[Instructions to follow] Copy out exactly the lines from the first line of the material below through the line containing "base_edge_r = 0.4; // [0.1:0.05:1]", and nothing beyond them.

[Information shown]
=======
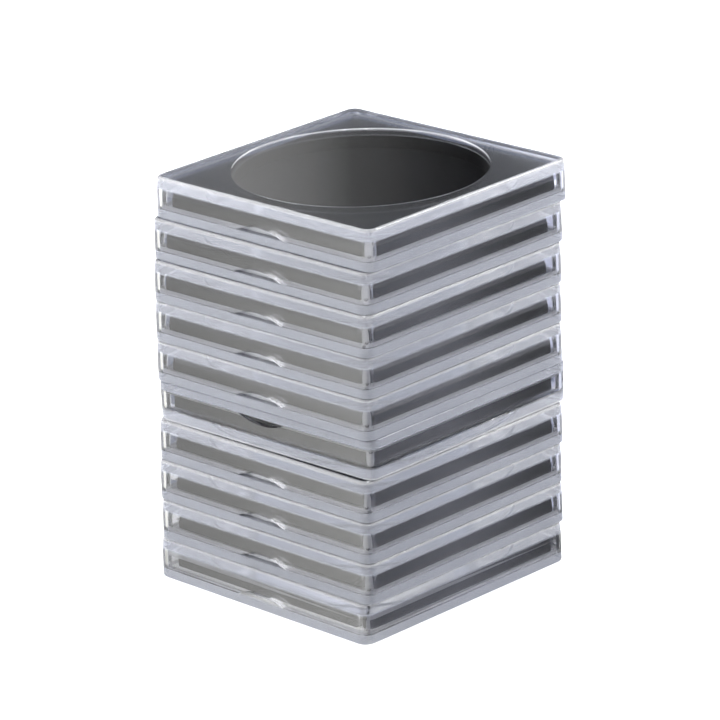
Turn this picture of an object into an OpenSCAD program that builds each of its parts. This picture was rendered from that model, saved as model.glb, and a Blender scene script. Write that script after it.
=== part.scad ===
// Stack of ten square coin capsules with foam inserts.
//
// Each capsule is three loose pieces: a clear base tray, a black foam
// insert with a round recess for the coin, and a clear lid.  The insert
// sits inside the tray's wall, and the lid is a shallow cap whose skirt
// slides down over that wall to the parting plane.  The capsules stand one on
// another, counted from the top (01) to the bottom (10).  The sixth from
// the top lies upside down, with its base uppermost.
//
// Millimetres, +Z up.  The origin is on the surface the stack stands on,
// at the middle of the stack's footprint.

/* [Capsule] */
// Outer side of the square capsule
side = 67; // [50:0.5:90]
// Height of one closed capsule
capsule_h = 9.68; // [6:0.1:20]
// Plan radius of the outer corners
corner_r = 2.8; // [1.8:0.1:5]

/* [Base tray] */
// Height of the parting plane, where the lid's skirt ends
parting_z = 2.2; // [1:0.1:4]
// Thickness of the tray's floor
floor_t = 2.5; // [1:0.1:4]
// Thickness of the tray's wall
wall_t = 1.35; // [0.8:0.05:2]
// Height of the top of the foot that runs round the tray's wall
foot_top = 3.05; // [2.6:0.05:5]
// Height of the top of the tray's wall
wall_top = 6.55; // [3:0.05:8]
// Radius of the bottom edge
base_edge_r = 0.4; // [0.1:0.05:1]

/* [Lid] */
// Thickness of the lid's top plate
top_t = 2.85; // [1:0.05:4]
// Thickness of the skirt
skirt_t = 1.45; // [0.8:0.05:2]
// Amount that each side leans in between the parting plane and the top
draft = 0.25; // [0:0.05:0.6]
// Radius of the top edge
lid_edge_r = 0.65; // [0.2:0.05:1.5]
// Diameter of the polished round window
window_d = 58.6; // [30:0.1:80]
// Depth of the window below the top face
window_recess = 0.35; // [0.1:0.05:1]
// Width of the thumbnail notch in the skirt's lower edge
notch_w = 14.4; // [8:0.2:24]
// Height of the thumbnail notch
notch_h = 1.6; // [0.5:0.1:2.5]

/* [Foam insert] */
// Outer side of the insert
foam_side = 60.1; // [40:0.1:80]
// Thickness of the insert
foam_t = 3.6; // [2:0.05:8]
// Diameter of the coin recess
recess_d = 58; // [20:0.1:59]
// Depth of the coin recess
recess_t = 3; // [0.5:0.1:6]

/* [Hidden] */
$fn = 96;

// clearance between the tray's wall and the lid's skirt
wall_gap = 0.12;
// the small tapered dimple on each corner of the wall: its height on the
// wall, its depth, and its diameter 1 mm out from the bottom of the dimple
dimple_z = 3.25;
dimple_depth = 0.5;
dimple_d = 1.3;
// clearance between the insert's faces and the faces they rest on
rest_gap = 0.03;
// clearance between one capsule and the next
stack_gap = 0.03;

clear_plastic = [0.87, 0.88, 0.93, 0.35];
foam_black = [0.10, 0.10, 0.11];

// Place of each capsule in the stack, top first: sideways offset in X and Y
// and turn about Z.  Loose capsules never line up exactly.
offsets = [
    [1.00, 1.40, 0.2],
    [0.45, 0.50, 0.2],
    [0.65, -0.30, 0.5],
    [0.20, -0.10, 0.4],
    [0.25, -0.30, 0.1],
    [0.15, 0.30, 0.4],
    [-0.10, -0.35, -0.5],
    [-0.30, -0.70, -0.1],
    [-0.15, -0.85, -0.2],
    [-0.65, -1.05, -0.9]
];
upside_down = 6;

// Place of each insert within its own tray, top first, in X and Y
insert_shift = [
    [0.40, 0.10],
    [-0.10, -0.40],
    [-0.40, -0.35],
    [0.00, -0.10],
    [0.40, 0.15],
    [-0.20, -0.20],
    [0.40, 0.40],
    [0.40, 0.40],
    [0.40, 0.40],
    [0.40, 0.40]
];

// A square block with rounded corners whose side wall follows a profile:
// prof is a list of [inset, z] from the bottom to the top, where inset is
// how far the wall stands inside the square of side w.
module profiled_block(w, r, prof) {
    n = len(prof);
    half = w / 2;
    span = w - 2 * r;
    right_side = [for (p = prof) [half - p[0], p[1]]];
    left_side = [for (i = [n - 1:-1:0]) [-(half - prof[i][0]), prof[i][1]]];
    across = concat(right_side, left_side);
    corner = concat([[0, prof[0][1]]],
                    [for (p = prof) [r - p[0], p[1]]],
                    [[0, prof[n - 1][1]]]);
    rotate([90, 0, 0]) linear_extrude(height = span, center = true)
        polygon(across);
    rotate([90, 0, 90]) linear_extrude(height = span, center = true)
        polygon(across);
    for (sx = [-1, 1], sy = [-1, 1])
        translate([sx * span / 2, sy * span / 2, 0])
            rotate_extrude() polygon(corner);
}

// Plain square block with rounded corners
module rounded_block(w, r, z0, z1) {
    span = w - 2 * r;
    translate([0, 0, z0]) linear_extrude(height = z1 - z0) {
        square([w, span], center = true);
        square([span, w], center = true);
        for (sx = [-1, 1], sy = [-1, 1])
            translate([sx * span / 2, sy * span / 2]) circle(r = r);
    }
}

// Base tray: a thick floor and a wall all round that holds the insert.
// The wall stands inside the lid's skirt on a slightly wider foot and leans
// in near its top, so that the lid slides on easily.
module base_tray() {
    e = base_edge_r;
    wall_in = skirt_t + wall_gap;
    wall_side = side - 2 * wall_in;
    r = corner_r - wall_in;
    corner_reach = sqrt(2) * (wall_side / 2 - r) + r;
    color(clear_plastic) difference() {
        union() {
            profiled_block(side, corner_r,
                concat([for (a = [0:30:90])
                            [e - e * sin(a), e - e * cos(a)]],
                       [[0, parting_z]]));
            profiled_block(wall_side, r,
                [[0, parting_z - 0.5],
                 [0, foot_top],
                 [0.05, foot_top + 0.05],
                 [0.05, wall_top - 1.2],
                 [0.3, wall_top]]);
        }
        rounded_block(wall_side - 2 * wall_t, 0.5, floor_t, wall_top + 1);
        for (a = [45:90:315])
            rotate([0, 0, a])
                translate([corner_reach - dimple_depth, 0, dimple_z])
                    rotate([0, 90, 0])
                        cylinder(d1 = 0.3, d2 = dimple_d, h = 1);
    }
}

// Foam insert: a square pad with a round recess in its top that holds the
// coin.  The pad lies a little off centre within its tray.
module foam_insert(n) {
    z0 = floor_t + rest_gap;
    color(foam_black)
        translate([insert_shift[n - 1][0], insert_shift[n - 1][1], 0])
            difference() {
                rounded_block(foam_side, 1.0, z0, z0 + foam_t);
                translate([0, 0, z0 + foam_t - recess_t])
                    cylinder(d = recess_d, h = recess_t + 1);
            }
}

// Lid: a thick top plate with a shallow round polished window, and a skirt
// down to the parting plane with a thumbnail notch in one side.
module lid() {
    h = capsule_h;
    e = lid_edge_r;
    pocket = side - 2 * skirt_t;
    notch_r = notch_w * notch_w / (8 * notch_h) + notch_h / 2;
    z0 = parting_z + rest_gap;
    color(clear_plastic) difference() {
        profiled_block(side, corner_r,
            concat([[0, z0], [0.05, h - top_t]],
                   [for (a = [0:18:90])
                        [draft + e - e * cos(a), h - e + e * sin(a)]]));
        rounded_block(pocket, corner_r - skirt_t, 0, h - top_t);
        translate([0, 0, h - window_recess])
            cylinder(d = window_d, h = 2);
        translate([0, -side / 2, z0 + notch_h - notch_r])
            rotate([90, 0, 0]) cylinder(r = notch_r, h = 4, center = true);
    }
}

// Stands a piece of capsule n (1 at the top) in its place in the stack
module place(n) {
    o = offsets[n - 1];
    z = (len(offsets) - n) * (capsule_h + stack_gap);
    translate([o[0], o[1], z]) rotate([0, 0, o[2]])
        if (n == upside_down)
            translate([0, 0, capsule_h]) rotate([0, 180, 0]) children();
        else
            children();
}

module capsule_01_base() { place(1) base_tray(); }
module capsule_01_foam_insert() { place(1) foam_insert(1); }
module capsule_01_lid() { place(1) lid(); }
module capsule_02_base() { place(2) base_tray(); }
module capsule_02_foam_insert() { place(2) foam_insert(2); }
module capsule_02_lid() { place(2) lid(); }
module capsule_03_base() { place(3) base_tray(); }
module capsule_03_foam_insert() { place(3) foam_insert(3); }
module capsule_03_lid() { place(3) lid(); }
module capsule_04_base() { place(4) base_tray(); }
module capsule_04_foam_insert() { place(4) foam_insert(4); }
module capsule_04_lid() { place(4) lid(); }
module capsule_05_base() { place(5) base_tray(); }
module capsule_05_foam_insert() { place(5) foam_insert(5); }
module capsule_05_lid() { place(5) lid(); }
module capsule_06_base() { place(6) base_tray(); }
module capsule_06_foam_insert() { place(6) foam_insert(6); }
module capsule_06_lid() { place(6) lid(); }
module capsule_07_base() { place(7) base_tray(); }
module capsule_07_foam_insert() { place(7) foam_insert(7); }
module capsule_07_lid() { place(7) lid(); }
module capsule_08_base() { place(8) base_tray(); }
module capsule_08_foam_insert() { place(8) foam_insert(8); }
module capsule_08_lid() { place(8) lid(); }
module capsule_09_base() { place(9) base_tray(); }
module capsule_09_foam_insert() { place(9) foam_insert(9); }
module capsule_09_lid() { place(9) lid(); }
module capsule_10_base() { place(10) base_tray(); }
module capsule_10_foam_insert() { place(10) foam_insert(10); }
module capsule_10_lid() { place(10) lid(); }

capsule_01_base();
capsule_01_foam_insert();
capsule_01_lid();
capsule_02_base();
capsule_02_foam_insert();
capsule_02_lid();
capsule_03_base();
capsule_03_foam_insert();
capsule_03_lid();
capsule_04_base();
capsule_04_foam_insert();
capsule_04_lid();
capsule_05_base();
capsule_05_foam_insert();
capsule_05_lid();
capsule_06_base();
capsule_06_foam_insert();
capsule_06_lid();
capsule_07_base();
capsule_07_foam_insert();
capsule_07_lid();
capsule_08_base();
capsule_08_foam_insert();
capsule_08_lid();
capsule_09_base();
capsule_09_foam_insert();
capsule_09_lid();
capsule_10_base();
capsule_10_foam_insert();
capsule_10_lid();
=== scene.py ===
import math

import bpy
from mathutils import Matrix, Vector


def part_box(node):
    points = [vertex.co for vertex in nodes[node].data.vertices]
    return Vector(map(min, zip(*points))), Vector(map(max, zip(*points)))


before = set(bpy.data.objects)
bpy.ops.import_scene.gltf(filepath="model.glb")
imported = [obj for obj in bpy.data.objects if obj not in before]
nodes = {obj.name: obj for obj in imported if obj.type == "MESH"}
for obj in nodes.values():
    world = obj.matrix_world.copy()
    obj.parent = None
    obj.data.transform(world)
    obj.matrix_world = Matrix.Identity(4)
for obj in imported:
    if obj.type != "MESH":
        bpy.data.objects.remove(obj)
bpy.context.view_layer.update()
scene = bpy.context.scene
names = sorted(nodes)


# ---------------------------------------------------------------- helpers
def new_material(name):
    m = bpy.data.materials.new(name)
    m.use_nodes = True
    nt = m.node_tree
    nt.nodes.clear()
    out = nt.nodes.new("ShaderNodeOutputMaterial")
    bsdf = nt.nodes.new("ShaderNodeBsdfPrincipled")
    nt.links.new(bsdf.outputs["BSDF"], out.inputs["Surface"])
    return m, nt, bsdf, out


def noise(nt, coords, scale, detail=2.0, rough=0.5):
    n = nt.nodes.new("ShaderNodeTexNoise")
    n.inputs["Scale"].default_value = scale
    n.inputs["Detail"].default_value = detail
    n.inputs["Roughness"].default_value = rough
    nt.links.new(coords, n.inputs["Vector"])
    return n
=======
[Result for this task]
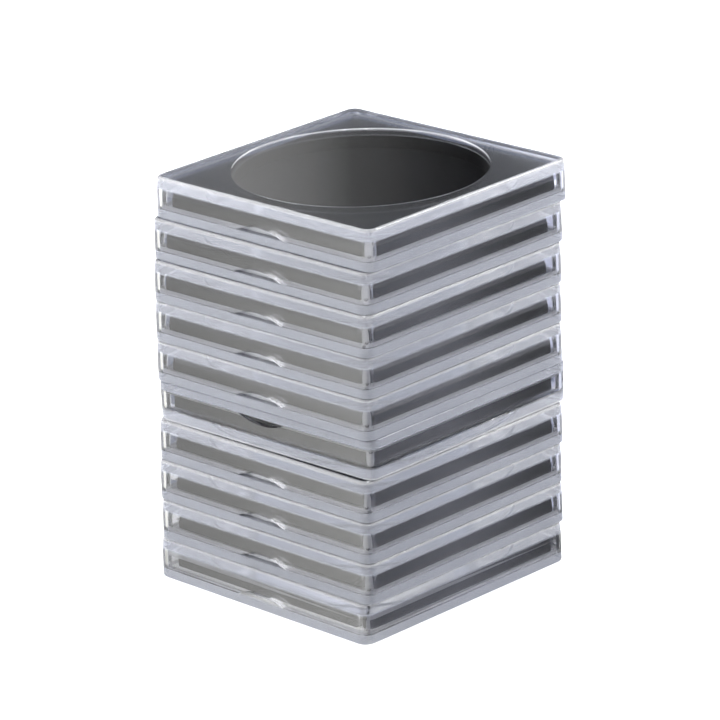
Turn this picture of an object into an OpenSCAD program that builds each of its parts. This picture was rendered from that model, saved as model.glb, and a Blender scene script. Write that script after it.
=== part.scad ===
// Stack of ten square coin capsules with foam inserts.
//
// Each capsule is three loose pieces: a clear base tray, a black foam
// insert with a round recess for the coin, and a clear lid.  The insert
// sits inside the tray's wall, and the lid is a shallow cap whose skirt
// slides down over that wall to the parting plane.  The capsules stand one on
// another, counted from the top (01) to the bottom (10).  The sixth from
// the top lies upside down, with its base uppermost.
//
// Millimetres, +Z up.  The origin is on the surface the stack stands on,
// at the middle of the stack's footprint.

/* [Capsule] */
// Outer side of the square capsule
side = 67; // [50:0.5:90]
// Height of one closed capsule
capsule_h = 9.68; // [6:0.1:20]
// Plan radius of the outer corners
corner_r = 2.8; // [1.8:0.1:5]

/* [Base tray] */
// Height of the parting plane, where the lid's skirt ends
parting_z = 2.2; // [1:0.1:4]
// Thickness of the tray's floor
floor_t = 2.5; // [1:0.1:4]
// Thickness of the tray's wall
wall_t = 1.35; // [0.8:0.05:2]
// Height of the top of the foot that runs round the tray's wall
foot_top = 3.05; // [2.6:0.05:5]
// Height of the top of the tray's wall
wall_top = 6.55; // [3:0.05:8]
// Radius of the bottom edge
base_edge_r = 0.4; // [0.1:0.05:1]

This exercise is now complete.